** BEGIN **

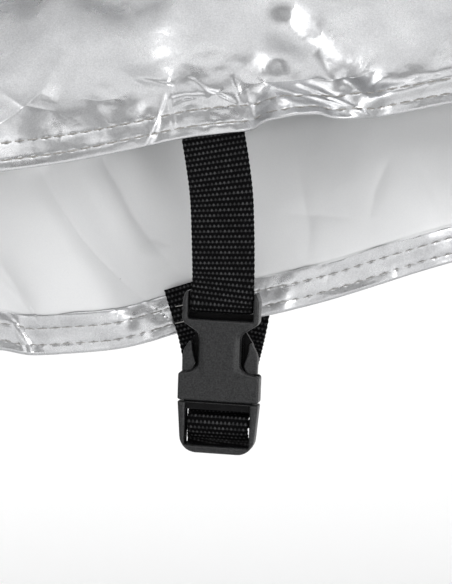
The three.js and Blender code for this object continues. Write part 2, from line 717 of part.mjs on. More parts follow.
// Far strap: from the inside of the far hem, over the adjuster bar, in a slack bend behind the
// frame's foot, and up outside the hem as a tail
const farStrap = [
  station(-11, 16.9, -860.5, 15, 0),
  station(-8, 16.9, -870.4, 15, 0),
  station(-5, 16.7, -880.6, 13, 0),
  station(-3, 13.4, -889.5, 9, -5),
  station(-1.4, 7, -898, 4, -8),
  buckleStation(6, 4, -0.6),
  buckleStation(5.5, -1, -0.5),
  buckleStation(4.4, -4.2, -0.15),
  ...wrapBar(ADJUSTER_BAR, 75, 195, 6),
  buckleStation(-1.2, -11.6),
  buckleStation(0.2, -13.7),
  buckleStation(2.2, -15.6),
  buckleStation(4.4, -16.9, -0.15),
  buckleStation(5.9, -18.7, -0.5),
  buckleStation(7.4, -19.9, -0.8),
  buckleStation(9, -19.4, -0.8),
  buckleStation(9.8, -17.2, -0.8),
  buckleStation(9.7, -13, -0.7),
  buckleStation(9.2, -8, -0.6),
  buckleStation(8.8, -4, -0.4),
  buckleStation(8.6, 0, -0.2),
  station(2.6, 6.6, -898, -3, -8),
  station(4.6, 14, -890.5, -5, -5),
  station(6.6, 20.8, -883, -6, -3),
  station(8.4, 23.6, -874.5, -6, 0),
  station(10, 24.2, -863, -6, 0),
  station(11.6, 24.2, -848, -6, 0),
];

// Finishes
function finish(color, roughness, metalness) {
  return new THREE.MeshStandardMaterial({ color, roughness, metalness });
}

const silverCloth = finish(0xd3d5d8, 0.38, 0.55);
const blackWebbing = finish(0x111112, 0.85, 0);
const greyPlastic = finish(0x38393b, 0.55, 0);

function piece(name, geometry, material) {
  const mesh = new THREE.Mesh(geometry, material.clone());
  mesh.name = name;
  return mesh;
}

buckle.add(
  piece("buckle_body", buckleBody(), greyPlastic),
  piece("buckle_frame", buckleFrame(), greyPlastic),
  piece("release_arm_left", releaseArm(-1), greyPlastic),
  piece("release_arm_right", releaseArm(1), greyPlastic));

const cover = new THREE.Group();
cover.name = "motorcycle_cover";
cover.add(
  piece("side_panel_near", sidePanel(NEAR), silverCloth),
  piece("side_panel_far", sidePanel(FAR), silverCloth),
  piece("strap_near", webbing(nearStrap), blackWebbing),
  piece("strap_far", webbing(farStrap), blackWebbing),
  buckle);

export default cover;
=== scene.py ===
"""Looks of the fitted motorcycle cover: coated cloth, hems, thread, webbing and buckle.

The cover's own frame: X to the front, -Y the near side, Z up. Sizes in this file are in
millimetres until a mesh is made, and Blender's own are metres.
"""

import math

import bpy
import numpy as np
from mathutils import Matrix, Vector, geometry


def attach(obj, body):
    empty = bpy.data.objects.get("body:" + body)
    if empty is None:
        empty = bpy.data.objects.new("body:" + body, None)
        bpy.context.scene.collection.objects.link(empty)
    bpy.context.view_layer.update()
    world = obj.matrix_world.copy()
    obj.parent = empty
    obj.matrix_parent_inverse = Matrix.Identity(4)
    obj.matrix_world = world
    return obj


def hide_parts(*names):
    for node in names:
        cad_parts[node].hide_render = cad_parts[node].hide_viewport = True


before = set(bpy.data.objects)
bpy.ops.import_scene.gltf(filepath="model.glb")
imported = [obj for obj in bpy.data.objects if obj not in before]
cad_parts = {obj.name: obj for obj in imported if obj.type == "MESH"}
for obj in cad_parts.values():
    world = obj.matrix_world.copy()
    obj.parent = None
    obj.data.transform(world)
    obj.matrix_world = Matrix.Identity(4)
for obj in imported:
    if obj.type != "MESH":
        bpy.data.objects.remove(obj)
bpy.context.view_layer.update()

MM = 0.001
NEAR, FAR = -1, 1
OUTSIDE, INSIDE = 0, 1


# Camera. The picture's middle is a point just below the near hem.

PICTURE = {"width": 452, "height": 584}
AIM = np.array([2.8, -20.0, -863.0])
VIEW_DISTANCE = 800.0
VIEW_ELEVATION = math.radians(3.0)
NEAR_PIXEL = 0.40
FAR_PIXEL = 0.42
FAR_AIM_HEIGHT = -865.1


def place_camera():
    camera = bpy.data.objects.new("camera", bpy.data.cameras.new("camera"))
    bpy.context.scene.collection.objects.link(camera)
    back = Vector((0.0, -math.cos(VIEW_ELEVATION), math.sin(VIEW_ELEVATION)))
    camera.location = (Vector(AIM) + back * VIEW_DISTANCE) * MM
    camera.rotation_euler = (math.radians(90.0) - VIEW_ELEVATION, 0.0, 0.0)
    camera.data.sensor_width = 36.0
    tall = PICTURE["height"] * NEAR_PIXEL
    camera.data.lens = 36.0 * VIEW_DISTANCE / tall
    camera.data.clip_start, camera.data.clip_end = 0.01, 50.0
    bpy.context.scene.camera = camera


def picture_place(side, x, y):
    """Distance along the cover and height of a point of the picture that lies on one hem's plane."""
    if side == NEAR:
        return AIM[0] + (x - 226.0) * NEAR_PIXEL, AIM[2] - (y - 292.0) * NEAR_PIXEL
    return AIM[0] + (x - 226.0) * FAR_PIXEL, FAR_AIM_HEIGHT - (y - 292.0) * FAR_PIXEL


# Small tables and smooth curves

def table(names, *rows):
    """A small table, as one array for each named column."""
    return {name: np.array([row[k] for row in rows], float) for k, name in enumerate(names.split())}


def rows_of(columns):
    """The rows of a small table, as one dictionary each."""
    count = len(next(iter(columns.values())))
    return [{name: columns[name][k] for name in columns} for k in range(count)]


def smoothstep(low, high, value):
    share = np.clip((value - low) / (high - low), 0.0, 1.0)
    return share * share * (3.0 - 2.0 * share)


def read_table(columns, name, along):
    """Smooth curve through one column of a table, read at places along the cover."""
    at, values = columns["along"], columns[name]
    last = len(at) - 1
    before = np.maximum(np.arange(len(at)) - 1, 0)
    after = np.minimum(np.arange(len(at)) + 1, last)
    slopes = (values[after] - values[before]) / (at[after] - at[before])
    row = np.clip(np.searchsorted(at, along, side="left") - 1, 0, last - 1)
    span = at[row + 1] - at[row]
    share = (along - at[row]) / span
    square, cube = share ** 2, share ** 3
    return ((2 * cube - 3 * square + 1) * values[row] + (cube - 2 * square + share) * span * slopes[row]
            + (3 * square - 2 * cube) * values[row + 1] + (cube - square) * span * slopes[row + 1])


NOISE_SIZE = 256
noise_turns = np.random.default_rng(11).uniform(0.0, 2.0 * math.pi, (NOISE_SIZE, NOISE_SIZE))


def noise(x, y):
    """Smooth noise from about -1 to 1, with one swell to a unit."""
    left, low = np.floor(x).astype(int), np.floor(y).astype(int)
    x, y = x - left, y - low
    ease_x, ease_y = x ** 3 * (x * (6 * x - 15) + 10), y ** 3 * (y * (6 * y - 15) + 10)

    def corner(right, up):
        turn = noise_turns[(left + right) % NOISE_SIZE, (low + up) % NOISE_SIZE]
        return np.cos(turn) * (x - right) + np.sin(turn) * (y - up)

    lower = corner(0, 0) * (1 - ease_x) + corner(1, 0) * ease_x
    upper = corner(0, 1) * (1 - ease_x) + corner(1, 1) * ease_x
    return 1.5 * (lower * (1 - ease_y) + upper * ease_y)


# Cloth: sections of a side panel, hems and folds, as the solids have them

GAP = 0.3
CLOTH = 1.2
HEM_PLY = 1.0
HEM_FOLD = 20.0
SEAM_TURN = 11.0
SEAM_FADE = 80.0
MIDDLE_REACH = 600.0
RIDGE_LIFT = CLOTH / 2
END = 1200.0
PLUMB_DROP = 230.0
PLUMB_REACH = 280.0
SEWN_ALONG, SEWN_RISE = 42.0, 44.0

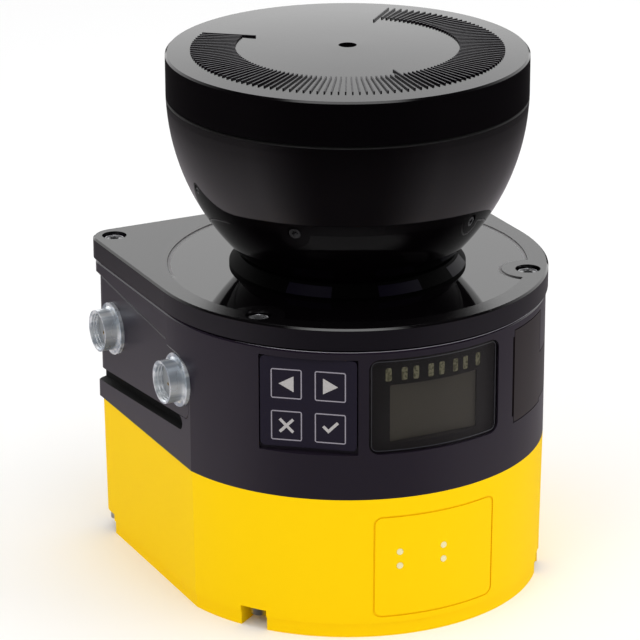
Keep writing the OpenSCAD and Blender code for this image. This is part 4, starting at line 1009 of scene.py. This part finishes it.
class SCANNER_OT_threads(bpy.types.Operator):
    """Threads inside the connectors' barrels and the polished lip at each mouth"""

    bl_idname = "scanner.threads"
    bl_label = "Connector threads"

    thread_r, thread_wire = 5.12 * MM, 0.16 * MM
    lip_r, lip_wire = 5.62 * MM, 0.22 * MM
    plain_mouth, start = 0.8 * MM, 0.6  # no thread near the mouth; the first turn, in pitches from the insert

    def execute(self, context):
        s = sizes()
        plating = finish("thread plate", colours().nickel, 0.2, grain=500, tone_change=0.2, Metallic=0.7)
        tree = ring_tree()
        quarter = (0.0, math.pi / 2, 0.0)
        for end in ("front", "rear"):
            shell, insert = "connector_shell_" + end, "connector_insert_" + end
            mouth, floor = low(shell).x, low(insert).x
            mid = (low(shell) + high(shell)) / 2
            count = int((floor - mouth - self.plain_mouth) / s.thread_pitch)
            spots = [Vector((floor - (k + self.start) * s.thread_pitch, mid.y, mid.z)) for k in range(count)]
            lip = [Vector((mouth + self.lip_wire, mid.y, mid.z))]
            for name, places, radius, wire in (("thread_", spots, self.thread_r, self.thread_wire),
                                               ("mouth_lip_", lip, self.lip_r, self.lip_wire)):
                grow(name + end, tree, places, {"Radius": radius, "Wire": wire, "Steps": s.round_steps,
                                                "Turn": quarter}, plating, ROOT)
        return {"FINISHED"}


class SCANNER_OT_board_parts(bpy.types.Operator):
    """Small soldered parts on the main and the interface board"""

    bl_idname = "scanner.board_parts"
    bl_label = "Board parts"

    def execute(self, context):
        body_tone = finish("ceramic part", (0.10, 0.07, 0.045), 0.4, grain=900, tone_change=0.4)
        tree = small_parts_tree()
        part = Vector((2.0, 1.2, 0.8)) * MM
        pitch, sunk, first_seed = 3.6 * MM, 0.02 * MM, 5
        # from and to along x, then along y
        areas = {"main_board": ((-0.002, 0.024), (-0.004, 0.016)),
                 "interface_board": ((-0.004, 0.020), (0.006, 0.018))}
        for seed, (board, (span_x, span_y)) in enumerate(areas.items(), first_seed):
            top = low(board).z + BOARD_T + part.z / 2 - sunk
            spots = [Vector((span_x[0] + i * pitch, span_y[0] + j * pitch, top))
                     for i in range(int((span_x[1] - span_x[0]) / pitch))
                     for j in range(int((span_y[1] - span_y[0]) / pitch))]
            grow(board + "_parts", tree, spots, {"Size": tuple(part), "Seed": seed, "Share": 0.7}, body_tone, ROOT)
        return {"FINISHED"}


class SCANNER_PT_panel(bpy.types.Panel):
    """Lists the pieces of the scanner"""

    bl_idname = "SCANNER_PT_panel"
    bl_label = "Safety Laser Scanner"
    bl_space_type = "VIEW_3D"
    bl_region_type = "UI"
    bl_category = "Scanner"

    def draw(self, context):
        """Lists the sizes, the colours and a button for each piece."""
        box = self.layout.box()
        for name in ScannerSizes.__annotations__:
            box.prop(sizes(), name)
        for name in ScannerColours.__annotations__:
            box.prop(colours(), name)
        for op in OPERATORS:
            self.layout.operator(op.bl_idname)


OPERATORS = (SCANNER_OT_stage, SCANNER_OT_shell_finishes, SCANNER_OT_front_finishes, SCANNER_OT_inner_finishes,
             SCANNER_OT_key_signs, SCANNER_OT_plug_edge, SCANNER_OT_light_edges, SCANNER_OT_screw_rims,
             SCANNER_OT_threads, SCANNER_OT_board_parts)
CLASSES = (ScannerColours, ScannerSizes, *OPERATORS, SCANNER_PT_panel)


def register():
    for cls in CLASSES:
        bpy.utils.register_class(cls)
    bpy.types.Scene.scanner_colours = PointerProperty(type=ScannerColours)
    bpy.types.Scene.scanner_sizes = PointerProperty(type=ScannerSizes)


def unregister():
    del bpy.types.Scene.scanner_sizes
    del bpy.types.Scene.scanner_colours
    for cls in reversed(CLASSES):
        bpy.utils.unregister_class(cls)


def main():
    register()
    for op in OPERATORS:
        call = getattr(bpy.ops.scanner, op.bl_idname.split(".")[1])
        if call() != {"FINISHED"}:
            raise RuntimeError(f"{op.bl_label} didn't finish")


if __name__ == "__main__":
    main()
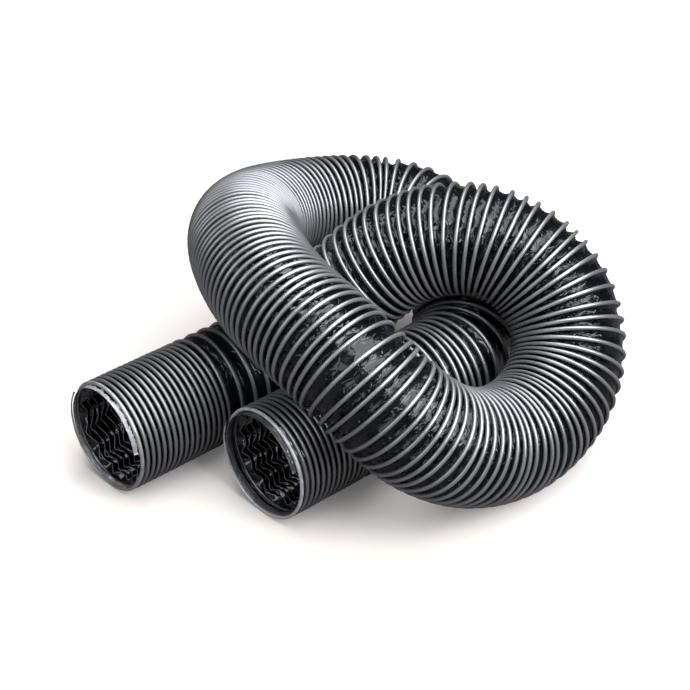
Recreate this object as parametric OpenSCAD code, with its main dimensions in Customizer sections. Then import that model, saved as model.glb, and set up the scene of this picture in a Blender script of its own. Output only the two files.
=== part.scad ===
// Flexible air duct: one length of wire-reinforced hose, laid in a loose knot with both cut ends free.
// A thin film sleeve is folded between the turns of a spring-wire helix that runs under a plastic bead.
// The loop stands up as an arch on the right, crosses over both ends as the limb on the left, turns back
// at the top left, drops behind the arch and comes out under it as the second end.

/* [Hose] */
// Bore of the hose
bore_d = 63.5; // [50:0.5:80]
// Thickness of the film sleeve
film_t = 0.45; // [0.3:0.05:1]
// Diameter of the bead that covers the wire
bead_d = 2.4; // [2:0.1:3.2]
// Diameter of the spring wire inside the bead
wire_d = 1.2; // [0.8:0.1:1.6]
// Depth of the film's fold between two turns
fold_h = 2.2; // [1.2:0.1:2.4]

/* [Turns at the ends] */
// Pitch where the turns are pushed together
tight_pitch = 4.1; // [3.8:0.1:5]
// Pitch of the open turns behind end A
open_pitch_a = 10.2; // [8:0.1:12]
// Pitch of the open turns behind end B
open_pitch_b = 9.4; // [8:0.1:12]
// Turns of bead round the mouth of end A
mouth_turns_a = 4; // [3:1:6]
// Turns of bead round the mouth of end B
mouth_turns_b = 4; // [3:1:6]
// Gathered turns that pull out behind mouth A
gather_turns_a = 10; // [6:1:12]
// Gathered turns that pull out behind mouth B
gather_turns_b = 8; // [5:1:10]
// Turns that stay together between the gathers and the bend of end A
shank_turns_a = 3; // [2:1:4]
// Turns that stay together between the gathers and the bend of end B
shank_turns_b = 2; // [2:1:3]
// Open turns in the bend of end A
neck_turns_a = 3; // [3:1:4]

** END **

DESCRIPTION OF THE TASK: In the listing above, find the line with "const cover = new THREE.Group();" and the line with "if empty is", then print exactly those lines and every line between them.

PROBLEM SOLUTION:
const cover = new THREE.Group();
cover.name = "motorcycle_cover";
cover.add(
  piece("side_panel_near", sidePanel(NEAR), silverCloth),
  piece("side_panel_far", sidePanel(FAR), silverCloth),
  piece("strap_near", webbing(nearStrap), blackWebbing),
  piece("strap_far", webbing(farStrap), blackWebbing),
  buckle);

export default cover;
=== scene.py ===
"""Looks of the fitted motorcycle cover: coated cloth, hems, thread, webbing and buckle.

The cover's own frame: X to the front, -Y the near side, Z up. Sizes in this file are in
millimetres until a mesh is made, and Blender's own are metres.
"""

import math

import bpy
import numpy as np
from mathutils import Matrix, Vector, geometry


def attach(obj, body):
    empty = bpy.data.objects.get("body:" + body)
    if empty is None:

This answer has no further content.